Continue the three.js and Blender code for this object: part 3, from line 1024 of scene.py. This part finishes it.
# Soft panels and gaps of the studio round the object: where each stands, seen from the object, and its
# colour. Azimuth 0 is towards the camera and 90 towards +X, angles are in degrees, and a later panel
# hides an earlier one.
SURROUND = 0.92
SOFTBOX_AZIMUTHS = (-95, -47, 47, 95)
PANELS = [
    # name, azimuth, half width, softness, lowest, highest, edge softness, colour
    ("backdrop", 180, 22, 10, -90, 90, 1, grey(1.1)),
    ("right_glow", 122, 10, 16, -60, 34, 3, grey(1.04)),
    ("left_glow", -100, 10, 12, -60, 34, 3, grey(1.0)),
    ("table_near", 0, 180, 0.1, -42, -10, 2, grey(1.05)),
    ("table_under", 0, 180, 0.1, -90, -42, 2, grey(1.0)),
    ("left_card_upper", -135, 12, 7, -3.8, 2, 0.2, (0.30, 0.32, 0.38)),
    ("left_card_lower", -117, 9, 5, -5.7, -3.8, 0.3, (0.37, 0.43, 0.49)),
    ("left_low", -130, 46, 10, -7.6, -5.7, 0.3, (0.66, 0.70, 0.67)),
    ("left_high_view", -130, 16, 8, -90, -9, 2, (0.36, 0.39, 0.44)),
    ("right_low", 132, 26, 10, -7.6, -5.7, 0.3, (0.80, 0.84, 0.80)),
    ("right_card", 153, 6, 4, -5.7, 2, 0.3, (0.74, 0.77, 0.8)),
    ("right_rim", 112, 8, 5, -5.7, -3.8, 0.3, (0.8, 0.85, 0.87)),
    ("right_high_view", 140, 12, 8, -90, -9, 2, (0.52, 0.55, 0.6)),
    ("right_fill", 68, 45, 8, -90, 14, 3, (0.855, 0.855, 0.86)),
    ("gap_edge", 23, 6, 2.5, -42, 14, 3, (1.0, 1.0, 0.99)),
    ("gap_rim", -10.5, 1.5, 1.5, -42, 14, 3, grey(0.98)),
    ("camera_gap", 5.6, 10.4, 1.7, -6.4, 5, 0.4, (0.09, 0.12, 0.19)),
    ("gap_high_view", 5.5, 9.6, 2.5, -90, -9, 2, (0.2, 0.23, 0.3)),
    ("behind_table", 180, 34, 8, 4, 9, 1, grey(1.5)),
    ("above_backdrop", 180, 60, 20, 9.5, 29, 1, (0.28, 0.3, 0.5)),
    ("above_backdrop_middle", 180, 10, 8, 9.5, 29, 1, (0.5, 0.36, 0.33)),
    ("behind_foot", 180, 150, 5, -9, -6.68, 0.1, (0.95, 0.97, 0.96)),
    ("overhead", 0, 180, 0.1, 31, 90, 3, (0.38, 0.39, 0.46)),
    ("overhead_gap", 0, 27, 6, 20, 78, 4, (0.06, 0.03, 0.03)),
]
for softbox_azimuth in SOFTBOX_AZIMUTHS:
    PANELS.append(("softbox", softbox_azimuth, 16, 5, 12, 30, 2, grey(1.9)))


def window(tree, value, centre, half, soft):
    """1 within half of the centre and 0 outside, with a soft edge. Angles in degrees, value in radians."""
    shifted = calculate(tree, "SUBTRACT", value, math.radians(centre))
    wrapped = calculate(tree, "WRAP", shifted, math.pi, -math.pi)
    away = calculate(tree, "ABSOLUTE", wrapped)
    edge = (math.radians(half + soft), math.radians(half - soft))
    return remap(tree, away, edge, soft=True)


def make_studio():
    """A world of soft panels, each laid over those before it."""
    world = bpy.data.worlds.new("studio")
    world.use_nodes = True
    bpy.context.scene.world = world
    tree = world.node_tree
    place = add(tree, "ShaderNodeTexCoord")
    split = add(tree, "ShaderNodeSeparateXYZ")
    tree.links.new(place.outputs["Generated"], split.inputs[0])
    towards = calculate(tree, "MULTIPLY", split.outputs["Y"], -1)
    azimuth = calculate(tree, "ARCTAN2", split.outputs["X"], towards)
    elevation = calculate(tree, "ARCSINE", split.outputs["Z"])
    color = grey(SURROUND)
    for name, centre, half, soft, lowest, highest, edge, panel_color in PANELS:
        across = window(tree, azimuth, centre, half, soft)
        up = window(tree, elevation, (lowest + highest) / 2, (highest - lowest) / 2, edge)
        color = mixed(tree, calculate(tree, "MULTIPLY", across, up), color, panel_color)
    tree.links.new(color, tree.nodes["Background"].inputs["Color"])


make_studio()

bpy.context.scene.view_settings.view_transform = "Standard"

▬▬▬▬▬▬

State the count of lines holding the string "scene" in the listing above, and nothing else.

- [Result for this task] 3